Hey dr. Tim, can you explain why biospira originally required refrigeration but now does not?Hello Everyone:
DrTim from DrTim's Aquatics and the developer of DrTim's One and Only. I thought I would try to answer some of the questions about how bacteria can stay alive in a bottle. I can only speak for my product and what we did at Marineland with BioSpira which I also developed. I have been studying and growing nitrifiers for over 20 years for reference so have a lot of experience with these bugs.
First and most obvious bacteria, including nitrifying bacteria, are not human. They do not have lungs or much of anything else humans or other multi-cellular organisms have in terms of needs to survive. So first, they do not need oxygen to survive. They need oxygen to convert ammonia to nitrite or nitrite to nitrate but that is to gain energy which to a bacterium is different than surviving. So the liquid in the bottle does not need a constant supply of oxygen unless one wants the bacteria to be dividing in the bottle. Thus if you don't add ammonia to the bottle there is not need to supplement with oxygen and the bacteria do quite well.
So if don't they feed (no ammonia or nitrite in the bottle) and don't require oxygen how to they survive. The answer is that all bacteria have cellular mechanisms to adapt and survive when conditions are not good for them. Many bacteria form spores. Nitrifiers do not form spores but produce a sugar inside that cell that helps them survive in poor conditions.
The other thing about bacteria is that they are hard to kill. Unless you break the cell open or disrupt the DNA/RNA or poison the cell (and some other things) the bacterium survive in a viable state. That is why they have been around for so long. Further, nitrifying bacteria live in a biofilm that acts as additional protection.
So how can they survive? Think of the nitrifier cell as a rechargeable battery. It's bottled at 100% energy level and since the organism does not have any ammonia or nitrite to feed on it does not have to spend any energy reproducing. Also since the conditions are not optimal for reproducing it goes into a resting stage and uses very little energy from its energy center waiting for conditions to improve. In this state they can last a long time in a bottle and work once poured into your tank. And the last key things is that the nitrifiers have to be the right species but that another story!

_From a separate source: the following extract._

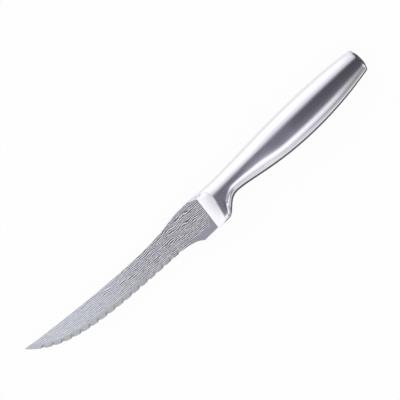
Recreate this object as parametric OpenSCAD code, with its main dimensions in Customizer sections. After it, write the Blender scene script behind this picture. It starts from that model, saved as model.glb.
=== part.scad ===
// Serrated tomato knife with a hollow steel handle.
// It lies on its side: the tip points to -X, the butt to +X, the spine to +Y, the cutting edge to -Y.
// Sizes along the knife run from the ramp foot, the line where the blade leaves the bolster.
// Heights and depths are measured from the handle's axis, towards the spine and the edge.

/* [Blade] */
// Length from the ramp foot to the tip
blade_len = 123; // [100:1:150]
// Thickness of the steel sheet
blade_t = 1.8; // [1.2:0.1:2.4]
// Height of the spine at the heel
spine_height = 11.2; // [9:0.1:13]
// Depth of the flat underside of the heel
heel_depth = 10.8; // [9:0.1:11.2]
// Length of that flat underside
heel_len = 9.6; // [6:0.1:14]
// Length of the straight spine ahead of the ramp foot
shoulder_len = 11.5; // [6:0.1:18]
// Distance from the ramp foot to the lowest place of the spine
waist_dist = 38; // [30:0.5:48]
// Height of the spine there
waist_height = 8.9; // [6:0.1:10]
// Height of the tip
tip_height = 15.9; // [11:0.1:20]

/* [Edge] */
// Distance from the ramp foot to the start of the edge
edge_dist = 23.6; // [20:0.1:28]
// Depth of the edge at its start
edge_depth = 6.2; // [5:0.1:8]
// Rise of the edge for each millimetre, at its start
edge_slope = 0.04; // [0:0.01:0.1]
// Rise of the edge for each millimetre, at the tip
tip_slope = 1.16; // [0.6:0.01:1.5]
// Thickness left at the cutting edge
edge_t = 0.3; // [0.2:0.05:0.5]
// Width of the ground bevel at the start of the edge
bevel_start = 1; // [0.5:0.1:2]
// Width of the ground bevel along the rest
bevel_w = 3.1; // [2:0.1:4]
// Length of edge over which it widens
bevel_run = 29; // [15:1:40]

/* [Serrations] */
// Number of scallops
tooth_count = 17; // [8:1:17]
// Distance from scallop to scallop along the edge
tooth_pitch = 5.8; // [4:0.1:6.2]
// Distance from the start of the edge to the first scallop
tooth_first = 1; // [0.5:0.1:3]
// Depth of a scallop in the outline
tooth_depth = 0.75; // [0.4:0.05:1.1]
// Radius of the grinding wheel's rim
grind_r = 2.4; // [1.8:0.1:3.2]
// Angle between the grinding path and the blade
grind_tilt = 30; // [20:1:45]

/* [Tang] */
// Width of the tang
tang_w = 9; // [6:0.1:9.6]
// Thickness of the tang, ground thinner than the blade so that the heel seats on the bolster
tang_t = 1.6; // [0.8:0.1:2]
// Height of the tang's middle line
tang_height = 3.2; // [2.8:0.1:3.6]
// Distance from the ramp foot to the tang's end
tang_reach = 50; // [35:1:70]
// Clearance round the tang in its slot
tang_gap = 0.05; // [0.02:0.01:0.15]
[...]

While many people think heat kills nitrifiers that is not true unless you get the liquid really hot what kills them is freezing. If the liquid is frozen solid for a period of time the ice crystals that form puncture the cell wall killing the bacteria.
So keep the nitrifying bacteria viable in a bottle you don't need secret sauce, you don't need to add amino acids or ammonia or nitrite. You need the have the right bacteria in the bottle to start (the key difference among products) and you need to keep the bottle from freezing.